Often, I thought as I listened, “Grow up,” but that’s my problem, not Frank Ocean’s, I’m sure.

Favorite joints so far: “novacane,” “songs for women,” and “lovecrimes.”

In “songs for women,” Ocean muses about singing and writing songs to get with women. I can’t sing, but I figured–once upon a time–that literature would do. Yeah, I just assumed women would drop panties at the sight of a postmodern parable on love and loss…written in prosaic form, no less.

Which begs the question: are there literary groupies? If I go on a book tour, would I have to deal with freaky, busty librarians who want their “cover pages” autographed?

Now, I’ve heard about some of the debauchery at such events as AWP, so–I mean–is it a stretch?

Baby, I’m the new Proust…just roll with me. No?

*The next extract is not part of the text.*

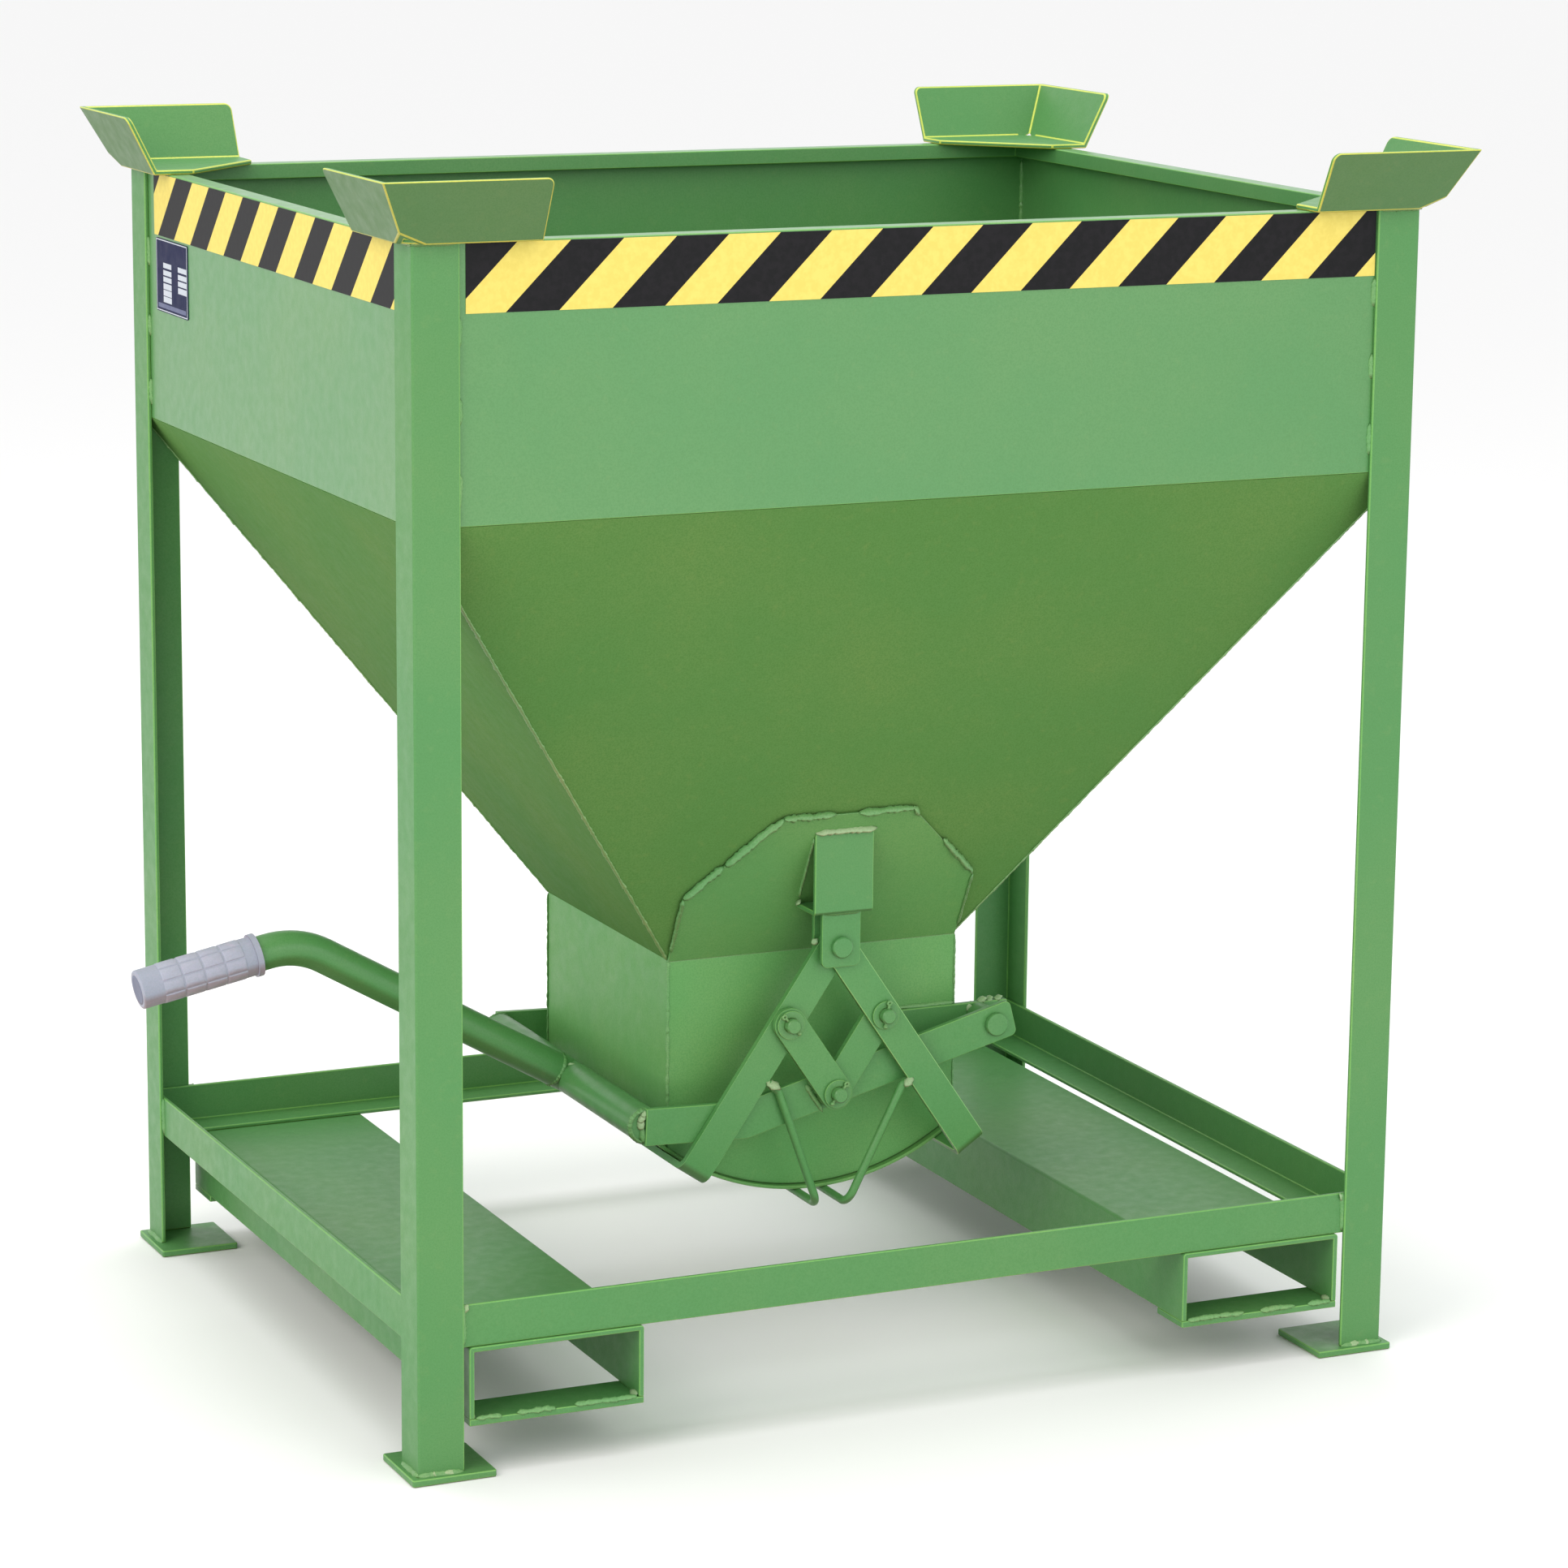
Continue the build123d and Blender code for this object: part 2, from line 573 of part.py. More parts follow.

In my early writing days, I kept my passion a secret. I’d bring my high school girlfriends home–it helped to have a workaholic father–and we’d converse, laugh and giggle, make out and take it there.

But I was no fool–when her bra dropped, that was not the time to compare the styles of Langston Hughes and Nikki Giovanni. And let’s be real, I was a young lad with a wavy haircut and navy-hued Jordans unlaced; though fat, I had dimples and orthodontically-correct teeth, so I didn’t need to write poetry or stories for women.

Besides, what could I say?

“Yeah girl, I was in the lab–in the studio–working on these stanzas, trying to lay down these paragraphs for the novel.”

Music translates to literature, sure–but it’s not a clean connection.



And every time somebody ask me if I write stories to get at women, I say “yeah,” they say “no fair no fair, that’s cheating,” I say “shit, oh well, oh well.”


But okay, I wrote poetry for my high school sweetheart to lose my virginity. Yeah, I loved her–yeah, it all came from the heart–but she swooned and swayed and covered her lips [licked] like, “It’s like that?”

So I understood the power. By the time I dropped out of college, I used it haphazardly. It got me in trouble. “Trouble” is defined as serial cheating [emotional, for the most part] and serial getting-caught. Seriously breaking hearts–serial killer of sorts.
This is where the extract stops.